Supplied material
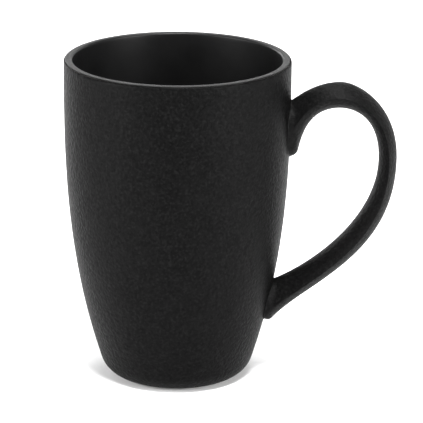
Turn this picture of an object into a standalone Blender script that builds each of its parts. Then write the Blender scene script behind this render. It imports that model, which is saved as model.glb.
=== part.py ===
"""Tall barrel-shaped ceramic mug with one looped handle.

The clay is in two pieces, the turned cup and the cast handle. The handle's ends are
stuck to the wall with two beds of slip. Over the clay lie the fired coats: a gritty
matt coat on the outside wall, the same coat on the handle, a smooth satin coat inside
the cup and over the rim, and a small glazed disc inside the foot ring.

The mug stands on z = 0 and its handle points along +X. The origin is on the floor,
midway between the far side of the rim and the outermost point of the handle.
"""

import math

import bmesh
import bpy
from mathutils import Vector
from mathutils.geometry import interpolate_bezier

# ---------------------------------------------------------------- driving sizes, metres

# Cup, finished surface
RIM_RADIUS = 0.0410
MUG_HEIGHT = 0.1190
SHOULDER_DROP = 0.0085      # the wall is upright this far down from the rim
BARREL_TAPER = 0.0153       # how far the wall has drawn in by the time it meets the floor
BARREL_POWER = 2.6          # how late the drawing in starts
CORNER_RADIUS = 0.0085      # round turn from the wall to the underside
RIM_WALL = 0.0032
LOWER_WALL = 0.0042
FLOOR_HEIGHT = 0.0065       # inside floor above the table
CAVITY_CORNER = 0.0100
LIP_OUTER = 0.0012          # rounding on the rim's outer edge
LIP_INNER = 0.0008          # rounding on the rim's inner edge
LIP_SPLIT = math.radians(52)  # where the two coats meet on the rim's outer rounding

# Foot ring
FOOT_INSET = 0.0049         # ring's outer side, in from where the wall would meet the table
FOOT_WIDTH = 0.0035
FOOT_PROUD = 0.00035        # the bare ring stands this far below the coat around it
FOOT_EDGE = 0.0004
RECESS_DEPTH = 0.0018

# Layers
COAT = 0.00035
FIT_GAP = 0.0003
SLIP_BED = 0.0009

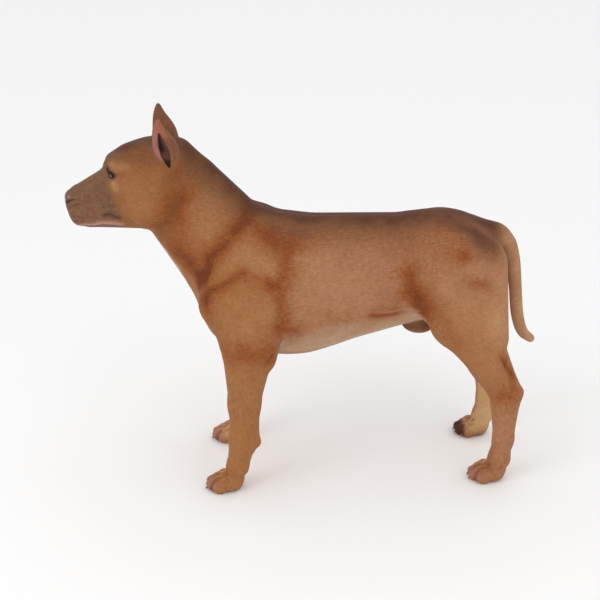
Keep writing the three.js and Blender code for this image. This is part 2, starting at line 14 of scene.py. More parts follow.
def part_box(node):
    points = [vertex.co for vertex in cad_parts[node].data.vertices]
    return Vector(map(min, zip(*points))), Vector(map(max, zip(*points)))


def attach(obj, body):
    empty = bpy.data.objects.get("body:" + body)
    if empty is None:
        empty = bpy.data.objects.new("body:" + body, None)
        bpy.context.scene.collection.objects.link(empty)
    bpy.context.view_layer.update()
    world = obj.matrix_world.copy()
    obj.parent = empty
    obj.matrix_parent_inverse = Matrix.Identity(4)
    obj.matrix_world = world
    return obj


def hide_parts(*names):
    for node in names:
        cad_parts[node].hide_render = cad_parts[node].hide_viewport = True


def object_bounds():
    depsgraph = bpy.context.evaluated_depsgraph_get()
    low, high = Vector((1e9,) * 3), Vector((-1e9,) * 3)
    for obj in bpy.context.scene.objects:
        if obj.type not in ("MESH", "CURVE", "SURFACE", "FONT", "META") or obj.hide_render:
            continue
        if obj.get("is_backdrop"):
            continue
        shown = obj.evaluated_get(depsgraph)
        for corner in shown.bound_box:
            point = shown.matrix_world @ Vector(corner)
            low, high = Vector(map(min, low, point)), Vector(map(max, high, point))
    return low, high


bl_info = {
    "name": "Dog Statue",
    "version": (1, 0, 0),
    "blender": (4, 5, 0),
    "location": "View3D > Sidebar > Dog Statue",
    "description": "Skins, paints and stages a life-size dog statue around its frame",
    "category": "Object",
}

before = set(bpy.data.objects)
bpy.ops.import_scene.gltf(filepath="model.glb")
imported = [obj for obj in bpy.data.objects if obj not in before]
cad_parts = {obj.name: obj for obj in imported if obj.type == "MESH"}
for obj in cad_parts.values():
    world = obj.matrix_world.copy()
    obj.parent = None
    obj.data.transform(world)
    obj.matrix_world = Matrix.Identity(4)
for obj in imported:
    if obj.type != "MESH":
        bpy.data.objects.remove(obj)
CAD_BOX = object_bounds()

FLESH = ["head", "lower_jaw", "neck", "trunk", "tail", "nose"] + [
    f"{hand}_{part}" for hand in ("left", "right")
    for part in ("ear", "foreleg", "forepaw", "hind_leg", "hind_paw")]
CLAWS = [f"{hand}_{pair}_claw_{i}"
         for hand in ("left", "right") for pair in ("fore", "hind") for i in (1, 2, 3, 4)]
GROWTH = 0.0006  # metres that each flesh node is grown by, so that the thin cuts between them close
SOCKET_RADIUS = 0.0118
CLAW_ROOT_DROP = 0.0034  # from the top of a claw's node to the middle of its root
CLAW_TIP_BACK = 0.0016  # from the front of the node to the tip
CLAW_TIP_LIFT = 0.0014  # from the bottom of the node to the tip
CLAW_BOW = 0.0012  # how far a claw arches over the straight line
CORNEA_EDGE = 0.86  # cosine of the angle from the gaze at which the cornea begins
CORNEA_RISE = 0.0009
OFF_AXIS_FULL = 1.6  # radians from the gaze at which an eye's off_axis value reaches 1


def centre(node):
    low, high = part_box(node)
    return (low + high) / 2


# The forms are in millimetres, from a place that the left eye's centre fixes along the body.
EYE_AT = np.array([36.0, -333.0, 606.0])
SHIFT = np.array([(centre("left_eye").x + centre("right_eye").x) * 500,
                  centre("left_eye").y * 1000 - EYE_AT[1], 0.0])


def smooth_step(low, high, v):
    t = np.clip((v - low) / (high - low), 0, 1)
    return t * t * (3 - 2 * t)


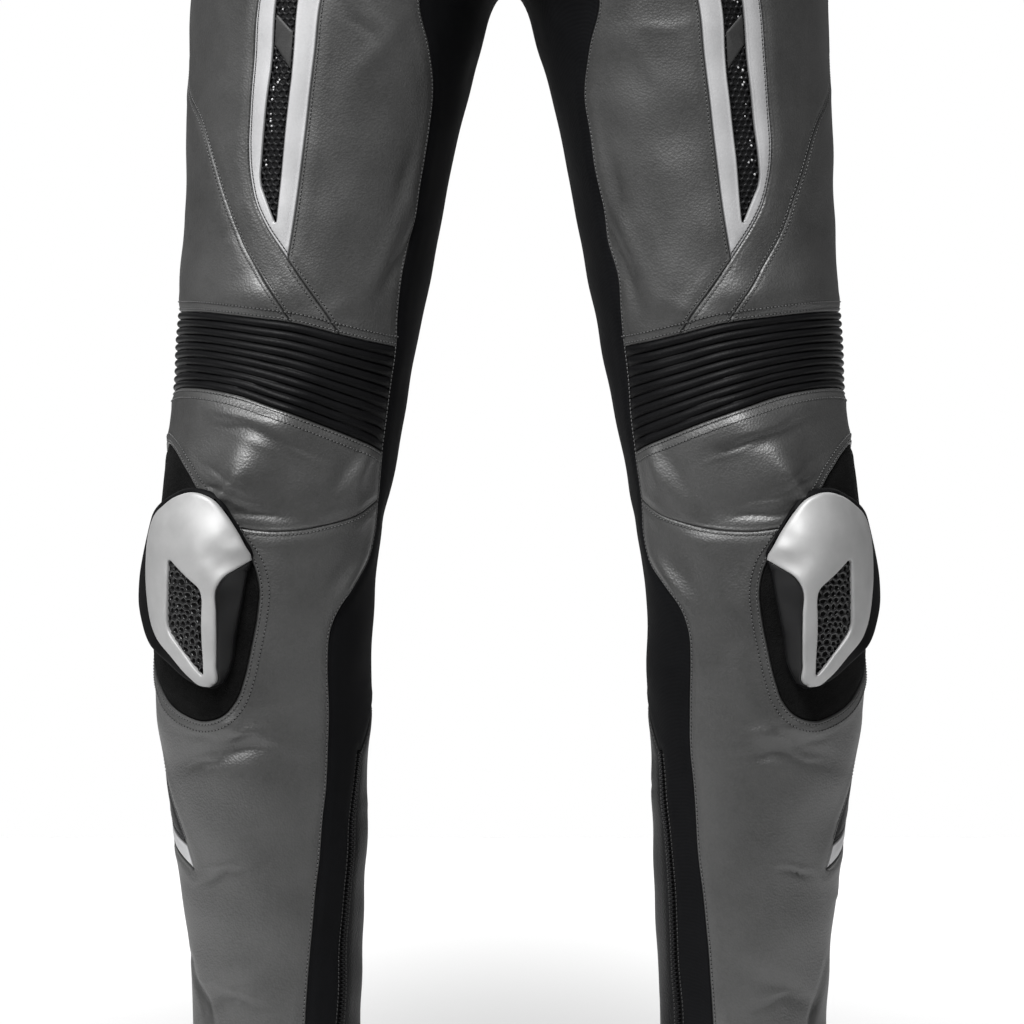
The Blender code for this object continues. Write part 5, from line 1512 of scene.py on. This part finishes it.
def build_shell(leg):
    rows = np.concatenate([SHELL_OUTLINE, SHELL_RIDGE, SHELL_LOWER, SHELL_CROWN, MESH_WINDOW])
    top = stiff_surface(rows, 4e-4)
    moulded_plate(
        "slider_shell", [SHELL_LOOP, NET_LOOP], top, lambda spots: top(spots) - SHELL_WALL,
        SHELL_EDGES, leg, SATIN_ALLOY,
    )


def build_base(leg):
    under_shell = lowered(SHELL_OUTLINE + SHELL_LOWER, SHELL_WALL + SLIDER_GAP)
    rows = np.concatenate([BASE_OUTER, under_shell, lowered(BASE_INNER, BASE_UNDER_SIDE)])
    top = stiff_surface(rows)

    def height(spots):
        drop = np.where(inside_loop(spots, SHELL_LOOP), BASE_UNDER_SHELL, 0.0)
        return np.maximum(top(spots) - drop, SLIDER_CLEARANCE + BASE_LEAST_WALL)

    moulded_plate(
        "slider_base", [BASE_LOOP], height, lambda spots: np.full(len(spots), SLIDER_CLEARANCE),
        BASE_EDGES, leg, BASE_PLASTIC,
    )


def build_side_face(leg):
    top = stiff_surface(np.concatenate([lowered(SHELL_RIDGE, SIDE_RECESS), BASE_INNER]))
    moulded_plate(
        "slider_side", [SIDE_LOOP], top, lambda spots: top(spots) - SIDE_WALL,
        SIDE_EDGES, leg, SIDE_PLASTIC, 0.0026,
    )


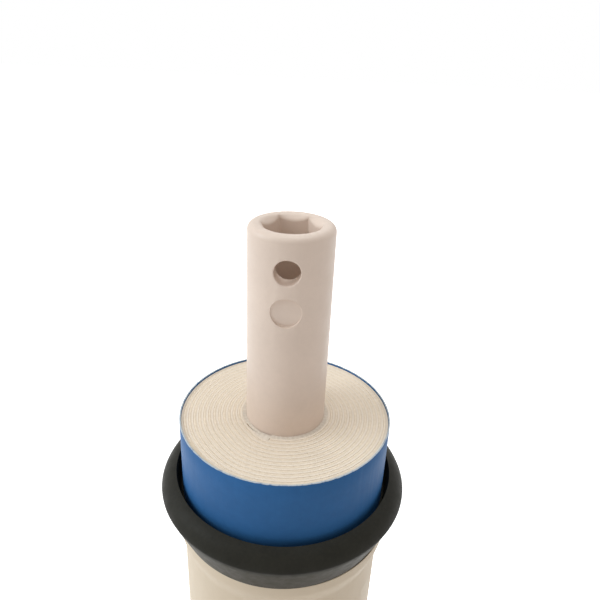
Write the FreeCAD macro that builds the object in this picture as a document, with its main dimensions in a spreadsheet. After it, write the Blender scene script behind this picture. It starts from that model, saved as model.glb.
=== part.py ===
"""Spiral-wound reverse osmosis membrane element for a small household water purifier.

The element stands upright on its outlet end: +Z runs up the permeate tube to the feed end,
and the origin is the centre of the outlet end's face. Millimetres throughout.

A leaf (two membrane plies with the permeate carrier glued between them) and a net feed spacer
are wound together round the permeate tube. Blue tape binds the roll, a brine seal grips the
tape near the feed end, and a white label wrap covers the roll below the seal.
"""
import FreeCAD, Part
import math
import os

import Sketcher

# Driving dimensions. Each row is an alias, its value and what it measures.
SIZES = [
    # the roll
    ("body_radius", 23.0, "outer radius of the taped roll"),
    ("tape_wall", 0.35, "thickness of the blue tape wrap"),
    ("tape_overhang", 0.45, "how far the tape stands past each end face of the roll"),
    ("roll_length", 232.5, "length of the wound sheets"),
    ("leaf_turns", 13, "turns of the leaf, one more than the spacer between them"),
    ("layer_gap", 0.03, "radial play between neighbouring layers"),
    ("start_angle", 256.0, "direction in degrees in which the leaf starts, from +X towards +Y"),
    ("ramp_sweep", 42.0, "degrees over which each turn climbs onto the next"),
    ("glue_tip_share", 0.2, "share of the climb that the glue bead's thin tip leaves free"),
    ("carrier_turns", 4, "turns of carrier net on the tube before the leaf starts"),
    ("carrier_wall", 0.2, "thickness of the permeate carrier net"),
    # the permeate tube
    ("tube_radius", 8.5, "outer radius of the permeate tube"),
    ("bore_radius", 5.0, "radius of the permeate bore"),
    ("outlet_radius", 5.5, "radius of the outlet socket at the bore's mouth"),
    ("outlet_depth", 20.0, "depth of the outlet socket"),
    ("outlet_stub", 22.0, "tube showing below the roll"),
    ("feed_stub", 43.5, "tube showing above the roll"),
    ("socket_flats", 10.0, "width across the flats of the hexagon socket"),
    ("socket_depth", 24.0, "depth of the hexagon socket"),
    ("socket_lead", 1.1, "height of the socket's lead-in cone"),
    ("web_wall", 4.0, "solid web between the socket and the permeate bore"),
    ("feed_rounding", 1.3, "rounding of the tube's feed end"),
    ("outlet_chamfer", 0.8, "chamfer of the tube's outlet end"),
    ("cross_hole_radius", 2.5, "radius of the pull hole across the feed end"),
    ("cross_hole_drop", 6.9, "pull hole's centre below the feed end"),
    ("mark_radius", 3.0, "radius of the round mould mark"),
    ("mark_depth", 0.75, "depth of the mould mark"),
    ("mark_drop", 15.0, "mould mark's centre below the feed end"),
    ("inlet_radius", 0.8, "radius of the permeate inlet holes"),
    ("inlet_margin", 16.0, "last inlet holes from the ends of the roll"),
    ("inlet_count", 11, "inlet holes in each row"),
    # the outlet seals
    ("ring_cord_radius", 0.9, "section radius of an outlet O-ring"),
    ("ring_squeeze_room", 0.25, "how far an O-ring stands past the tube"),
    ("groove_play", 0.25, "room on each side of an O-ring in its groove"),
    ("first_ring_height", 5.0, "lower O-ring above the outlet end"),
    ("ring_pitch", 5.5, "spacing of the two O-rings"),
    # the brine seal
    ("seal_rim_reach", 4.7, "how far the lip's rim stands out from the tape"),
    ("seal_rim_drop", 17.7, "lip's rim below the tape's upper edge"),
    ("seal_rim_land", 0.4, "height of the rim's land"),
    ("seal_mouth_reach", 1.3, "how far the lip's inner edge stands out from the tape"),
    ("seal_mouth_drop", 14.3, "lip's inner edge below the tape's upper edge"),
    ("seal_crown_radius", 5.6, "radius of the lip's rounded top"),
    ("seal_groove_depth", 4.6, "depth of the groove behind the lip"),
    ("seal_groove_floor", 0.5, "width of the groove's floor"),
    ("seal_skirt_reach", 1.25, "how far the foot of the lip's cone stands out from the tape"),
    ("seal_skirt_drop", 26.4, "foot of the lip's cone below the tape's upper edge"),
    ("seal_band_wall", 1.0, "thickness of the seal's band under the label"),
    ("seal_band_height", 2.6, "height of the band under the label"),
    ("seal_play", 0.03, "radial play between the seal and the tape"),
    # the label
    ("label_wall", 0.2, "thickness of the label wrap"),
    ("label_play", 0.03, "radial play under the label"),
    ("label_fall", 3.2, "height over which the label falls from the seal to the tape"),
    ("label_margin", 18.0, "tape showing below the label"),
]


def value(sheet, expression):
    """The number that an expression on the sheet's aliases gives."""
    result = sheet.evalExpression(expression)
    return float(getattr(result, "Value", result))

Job
Your task is to give again the lines from the one containing "Vector(map(max, high, point))" to the one containing "CAD_BOX = object_bounds()", both lines included, exactly and without anything added.

Solution to this problem
            low, high = Vector(map(min, low, point)), Vector(map(max, high, point))
    return low, high


bl_info = {
    "name": "Dog Statue",
    "version": (1, 0, 0),
    "blender": (4, 5, 0),
    "location": "View3D > Sidebar > Dog Statue",
    "description": "Skins, paints and stages a life-size dog statue around its frame",
    "category": "Object",
}

before = set(bpy.data.objects)
bpy.ops.import_scene.gltf(filepath="model.glb")
imported = [obj for obj in bpy.data.objects if obj not in before]
cad_parts = {obj.name: obj for obj in imported if obj.type == "MESH"}
for obj in cad_parts.values():
    world = obj.matrix_world.copy()
    obj.parent = None
    obj.data.transform(world)
    obj.matrix_world = Matrix.Identity(4)
for obj in imported:
    if obj.type != "MESH":
        bpy.data.objects.remove(obj)
CAD_BOX = object_bounds()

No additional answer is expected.